4. Dividend Decisions
Deciding how much profit to return to shareholders versus how much to reinvest is a key corporate finance decision. A higher dividend might attract investors, but reinvesting could fuel long-term growth.
Modern Trends in Corporate Finance
The corporate finance landscape is rapidly evolving, shaped by technology, globalization, and changing investor expectations. Some key trends include:
- Sustainable Finance: Companies are increasingly integrating environmental, social, and governance (ESG) factors into financial decision-making.
- Fintech Integration: Automation and AI are transforming how data is analyzed and financial forecasts are created.

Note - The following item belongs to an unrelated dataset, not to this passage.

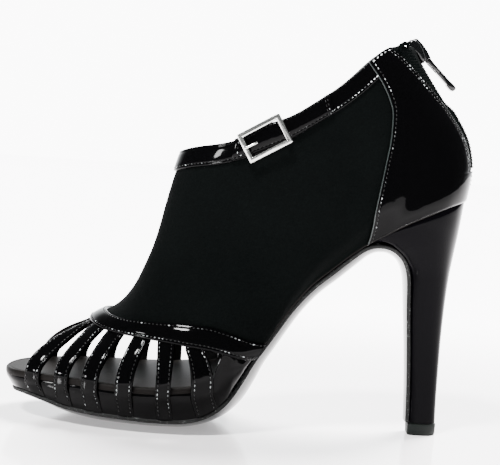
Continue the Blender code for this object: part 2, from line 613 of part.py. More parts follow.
def build_zip():
    heights = np.linspace(ZIP_FOOT - 0.03, 1.0, 14)
    sheet = Sheet()
    halves = [TAPE_HALF * s for s in (1.0, 0.55, 0.0)]
    for side in (-1, 1):
        for r, v in enumerate(heights):
            for c, half in enumerate(halves):
                f = 1.0 if half == 0 else slot_share(v, half)
                sheet.add((r, c, 0 if half == 0 else side), shaft(f, v, side), outward(f, v, side))
        for r in range(len(heights) - 1):
            for c in range(2):
                keys = [(r, c), (r, c + 1), (r + 1, c + 1), (r + 1, c)]
                keys = [(i, j, 0 if j == 2 else side) for i, j in keys]
                sheet.face(*keys, side=side)
    top = -WALL - FIT - 0.00015
    points, faces = sheet.solid(top - TAPE_WALL, top, analytic=True)
    make("zip_tape", points, faces, (0.015, 0.015, 0.015), 0.8)

    rows = []
    pairs = 34
    for k in range(2 * pairs):
        v = ZIP_FOOT + 0.03 + (SLIDER_AT - 0.095 - ZIP_FOOT) * k / (2 * pairs - 1)
        at, out, _ = back_frame(v)
        high = -0.0004 if k % 2 else -0.0009
        ring = []
        for y, depth in ((-TEETH_HALF, top + FIT), (-TEETH_HALF, high - 0.0003), (0.0, high),
                         (TEETH_HALF, high - 0.0003), (TEETH_HALF, top + FIT)):
            ring.append(at + out * depth + np.array([0, y, 0]))
        rows.append(ring)
    strip("zip_teeth", rows, (0.05, 0.05, 0.055), 0.35, 0.9)

    at, out, up = back_frame(SLIDER_AT)
    rows = []
    for along, half, low, high in ((-3.9, 1.8, -0.6, 1.7), (-3.0, 2.6, -1.2, 2.4), (0.0, 3.2, -1.2, 3.0),
                                   (3.5, 3.5, -1.2, 3.5), (4.8, 3.0, -0.8, 2.4)):
        rows.append([at + up * along * 0.001 + out * depth * 0.001 + np.array([0, y * 0.001, 0])
                     for y, depth in ((-half, low), (-half, high), (half, high), (half, low))])
    strip("zip_slider", rows, (0.02, 0.02, 0.022), 0.3, 0.9)
    build_pull(out)


def build_pull(out):
    """Pull tab with its eye round the hinge pin; its origin lies on the pin's axis."""
    down = np.array([math.cos(PULL_FALL), 0.0, -math.sin(PULL_FALL)])
    away = np.array([-down[2], 0.0, down[0]])
    pin = np.array([PULL_PIN[0] * KX, 0.0, PULL_PIN[1] * KZ])
    rows = []
    for along, half, wall in ((-1.0, 1.2, 0.5), (0.0, 1.5, 0.65), (2.0, 1.3, 0.6), (6.0, 1.6, 0.55),
                              (12.0, 2.2, 0.6), (14.5, 2.4, 0.8), (PULL_LENGTH * 1000, 1.6, 0.7)):
        rows.append([down * along * 0.001 + away * depth * 0.001 + np.array([0, y * 0.001, 0])
                     for y, depth in ((-half, -wall), (-half, wall), (half, wall), (half, -wall))])
    pull = strip("zip_pull", rows, (0.02, 0.02, 0.022), 0.3, 0.9)
    pull.location = tuple(pin)


def build_buckle():
    f = share_at(0.95, lambda z: BUCKLE_AT[0])
    foot = band_foot(f)
    v = foot + 0.5 * (1 - foot)
    at, out = shaft(f, v, -1), outward(f, v, -1)
    at[0], at[2] = BUCKLE_AT[0] * KX, BUCKLE_AT[1] * KZ
    long = np.array([math.cos(BUCKLE_TILT), 0.0, math.sin(BUCKLE_TILT)])
    long -= out * (long @ out)
    long /= np.linalg.norm(long)
    wide = np.cross(out, long)
    base = 3 * FIT + 2 * OVERLAY + 0.0002
    half_long, half_wide, bar = BUCKLE_LENGTH / 2, BUCKLE_WIDTH / 2, BUCKLE_BAR
    rings = []
    for a, b, depth in ((half_long, half_wide, base), (half_long, half_wide, base + 0.7 * BUCKLE_WALL),
                        (half_long - bar / 3, half_wide - bar / 3, base + BUCKLE_WALL),
                        (half_long - bar, half_wide - bar, base + BUCKLE_WALL),
                        (half_long - bar, half_wide - bar, base)):
        rings.append([at + long * a * i + wide * b * j + out * depth
                      for i, j in ((-1, -1), (1, -1), (1, 1), (-1, 1))])
    points = [p for ring in rings for p in ring]
    faces = [(r * 4 + c, r * 4 + (c + 1) % 4, (r + 1) % 5 * 4 + (c + 1) % 4, (r + 1) % 5 * 4 + c)
             for r in range(5) for c in range(4)]
    make("buckle_frame", points, faces, (0.6, 0.6, 0.6), 0.2, 1.0)

    start = at - long * (half_long - bar - FIT) + out * (base + 0.5 * BUCKLE_WALL)
    rows = []
    for along, half, lift in ((0.0, 0.9, 0.2), (2.0, 0.8, 0.3), (5.5, 0.7, -0.1), (7.0, 0.5, -0.5)):
        centre = start + long * along * 0.001 + out * lift * 0.001
        rows.append([centre + wide * half * 0.001 * math.cos(k * math.pi / 3)
                     + out * half * 0.0006 * math.sin(k * math.pi / 3) for k in range(6)])
    strip("buckle_prong", rows, (0.6, 0.6, 0.6), 0.2, 1.0)


def main():
    for thing in list(bpy.data.objects):
        bpy.data.objects.remove(thing)
    build_sole()
    build_heel()
    build_upper()
    build_overlays()
    build_zip()
    build_buckle()


if __name__ == "__main__":
    main()
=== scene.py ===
"""Dressed model of a high-heeled court shoe: suede shaft, patent cage, counter, buckle and back zip.

The shapes follow the last given in the tables, in millimetres: X from toe to heel, the outer
side at -Y, the floor at Z = 0. Every piece rides on the frame's bodies and stands for its solids.
"""

import logging
import math
from dataclasses import dataclass, field
from enum import Enum

import bmesh
import bpy
import numpy as np
from mathutils import Matrix, Vector


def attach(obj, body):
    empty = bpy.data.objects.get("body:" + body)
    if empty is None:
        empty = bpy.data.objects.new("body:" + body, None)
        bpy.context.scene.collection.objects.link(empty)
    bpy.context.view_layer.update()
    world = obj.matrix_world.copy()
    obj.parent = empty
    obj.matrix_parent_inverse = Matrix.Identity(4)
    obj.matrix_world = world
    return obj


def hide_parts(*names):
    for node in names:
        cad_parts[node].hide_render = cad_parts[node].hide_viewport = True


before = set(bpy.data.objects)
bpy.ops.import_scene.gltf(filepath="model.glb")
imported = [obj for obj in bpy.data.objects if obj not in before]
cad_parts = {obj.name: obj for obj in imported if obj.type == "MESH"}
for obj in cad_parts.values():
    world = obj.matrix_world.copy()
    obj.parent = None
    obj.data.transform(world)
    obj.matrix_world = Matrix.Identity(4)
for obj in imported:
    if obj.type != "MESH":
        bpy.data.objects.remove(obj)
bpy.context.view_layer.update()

log = logging.getLogger("court_shoe")
MM = 0.001
SIDES = (-1, 1)


# Tables of the last, in millimetres

# Upper face of the outsole at its edge: x, z, half width outer, half width inner, crown
OUTSOLE = [
    (-102.4, 11.8, 0.0, 0.0, 0.4), (-102.3, 11.8, 2.6, 2.6, 0.6), (-101.6, 12.0, 7.0, 7.4, 0.8),
    (-99.5, 12.4, 12.2, 13.0, 1.2), (-95.5, 12.5, 17.2, 19.0, 2.0), (-90.9, 11.9, 20.8, 23.0, 2.8),
    (-82.6, 10.6, 25.6, 27.6, 4.0), (-74.7, 8.9, 29.2, 31.0, 5.2), (-66.1, 8.0, 32.7, 34.0, 6.2),
    (-56.8, 7.5, 35.6, 35.8, 6.8), (-44.1, 7.1, 38.2, 37.8, 6.8), (-33.4, 6.8, 39.2, 38.9, 6.6),
    (-23.2, 6.9, 39.0, 38.8, 6.4), (-14.5, 8.2, 37.8, 37.6, 6.2), (-7.5, 11.2, 36.2, 35.9, 6.2),
    (-1.8, 16.0, 34.0, 33.8, 6.4), (4.1, 25.0, 30.6, 30.4, 5.8), (8.5, 33.0, 27.8, 27.6, 5.2),
    (14.0, 41.0, 25.2, 25.0, 4.8), (19.5, 49.4, 23.3, 23.1, 4.5), (25.5, 58.2, 21.7, 21.5, 4.3),
    (34.2, 68.3, 20.5, 20.3, 4.3), (43.0, 76.0, 20.4, 20.3, 4.4), (51.0, 83.2, 21.4, 21.3, 4.4),
    (57.0, 87.8, 22.2, 22.1, 4.0), (62.5, 89.4, 21.6, 21.6, 3.2), (67.5, 88.9, 20.0, 20.0, 2.4),
    (73.2, 86.0, 17.2, 17.2, 1.6), (77.2, 81.2, 14.4, 14.4, 1.0), (79.5, 73.8, 11.6, 11.6, 0.7),
    (80.7, 59.2, 8.9, 8.9, 0.4), (82.3, 40.4, 7.1, 7.1, 0.3), (83.8, 16.7, 5.9, 5.9, 0.2),
    (84.2, 6.2, 5.5, 5.5, 0.2)]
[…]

- Global Capital Markets: Companies now raise funds across borders, leading to more complex financial strategies and risk management.
- Private Equity & Venture Capital: Startups and growing companies often rely on private finance before going public.
These trends highlight the need for finance professionals to remain adaptable and forward-thinking.
The Importance of Corporate Finance Education
As corporate finance continues to evolve, so does the need for educated professionals who can analyze data, assess risk, and make informed decisions. Degrees in finance, MBAs, and professional certifications like the CFA (Chartered Financial Analyst) or CPA (Certified Public Accountant) provide a strong foundation for a career in this field.
Online platforms and courses now make finance education more accessible than ever. Understanding corporate finance is not just for CFOs—it’s valuable knowledge for anyone involved in the business world.
Conclusion
Corporate finance is the cornerstone of business decision-making. From managing capital and evaluating investments to mitigating risk and maximizing shareholder wealth, corporate finance influences every aspect of an organization’s success.
In today’s dynamic economy, the importance of sound financial management cannot be overstated. Whether you’re leading a Fortune 500 company or launching a startup, a strong grasp of finance will help you make smarter, more strategic choices.